Only lines holding the string "part" are wanted; copy each one from the material.

-=-=-

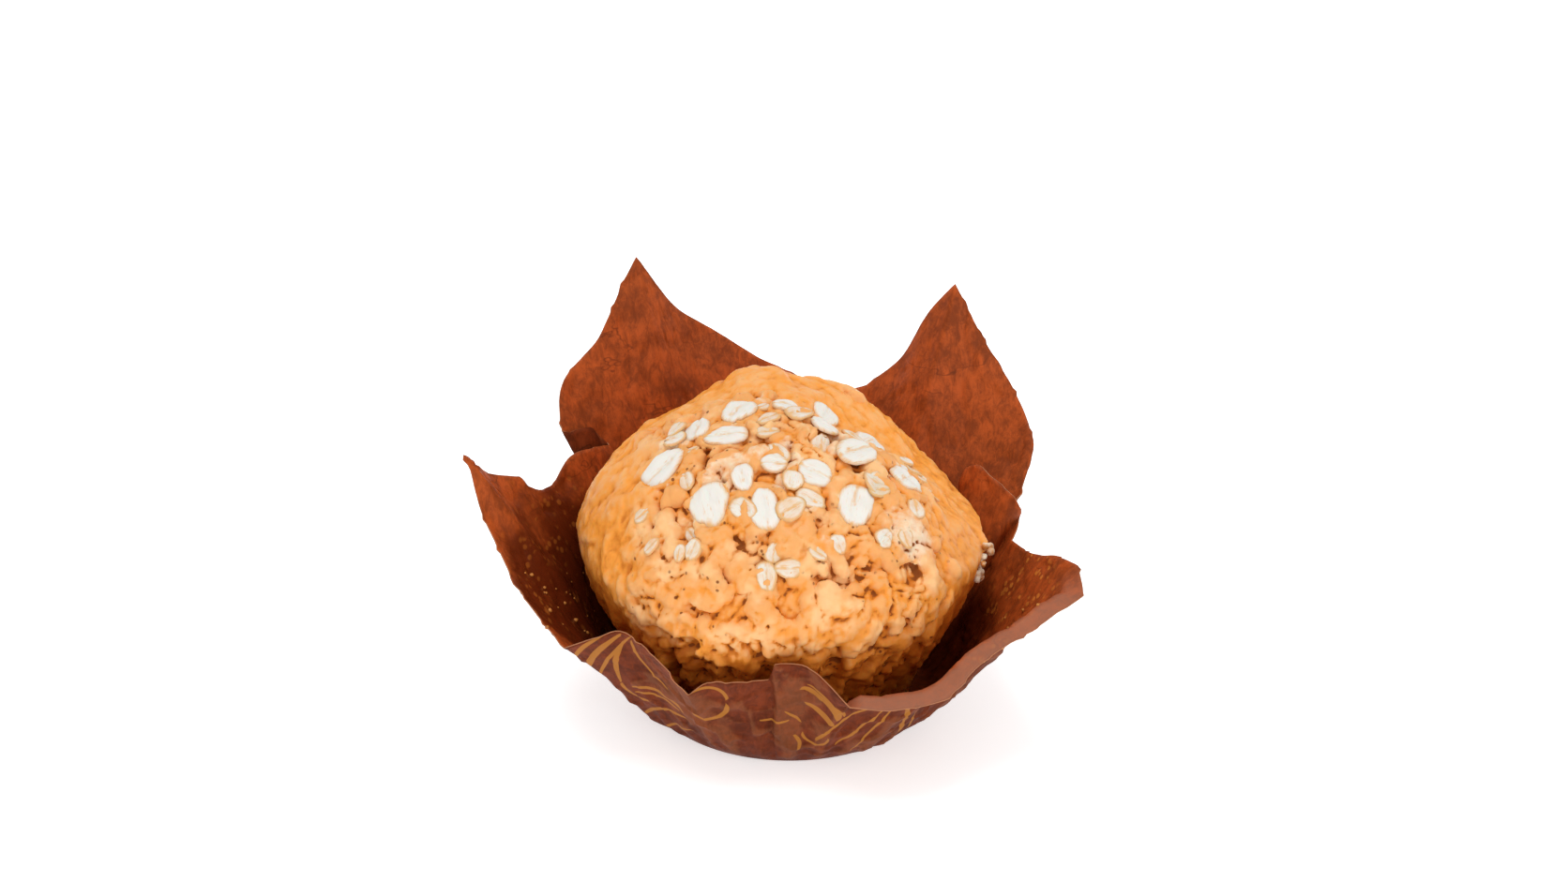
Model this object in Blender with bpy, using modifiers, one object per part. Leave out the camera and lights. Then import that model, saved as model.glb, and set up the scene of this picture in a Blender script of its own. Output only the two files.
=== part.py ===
"""Oat muffin in an opened parchment tulip case.

The muffin stands on the case's round floor. The case is one square sheet pressed round the muffin's
foot: its four corners stand up as petals, and its sides gather into folds between them. The front
side has been pulled down and its edge turned out. Rolled oat flakes lie on the crown.

Lengths below are in millimetres and angles in degrees, counted anticlockwise from +X seen from above.
The front is -Y, and the origin is the middle of the floor, on the surface that the case stands on.
"""

import math

import bmesh
import bpy
from mathutils import Matrix, Vector, noise

MM = 0.001

# ---------------------------------------------------------------- driving dimensions
PAPER = 0.5
FLOOR_RADIUS = 27.0
MARGIN = 4.0
BELLY = 2.5
RIM_STEP = 5.0
WALL_LEVELS = (0.0, 0.1, 0.22, 0.36, 0.52, 0.68, 0.84, 1.0)

AXIS_SHIFT = -1.6
CROWN_RADIUS = 38.7
CROWN_TOP = 61.0
DOME_POWER = 1.75
DOME_RINGS = 14
# Towards this angle the crown slopes down straighter, by this much off the power.
SLOPE_ANGLE = 12
SLOPE_SPREAD = 45
SLOPE_POWER_DROP = 0.68
CROWN_FADE = 6.0
FLUTES = 36
FLUTE_DEPTH = 0.55
FLUTE_FOOT = 6.0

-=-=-

Full answer:
Model this object in Blender with bpy, using modifiers, one object per part. Leave out the camera and lights. Then import that model, saved as model.glb, and set up the scene of this picture in a Blender script of its own. Output only the two files.
=== part.py ===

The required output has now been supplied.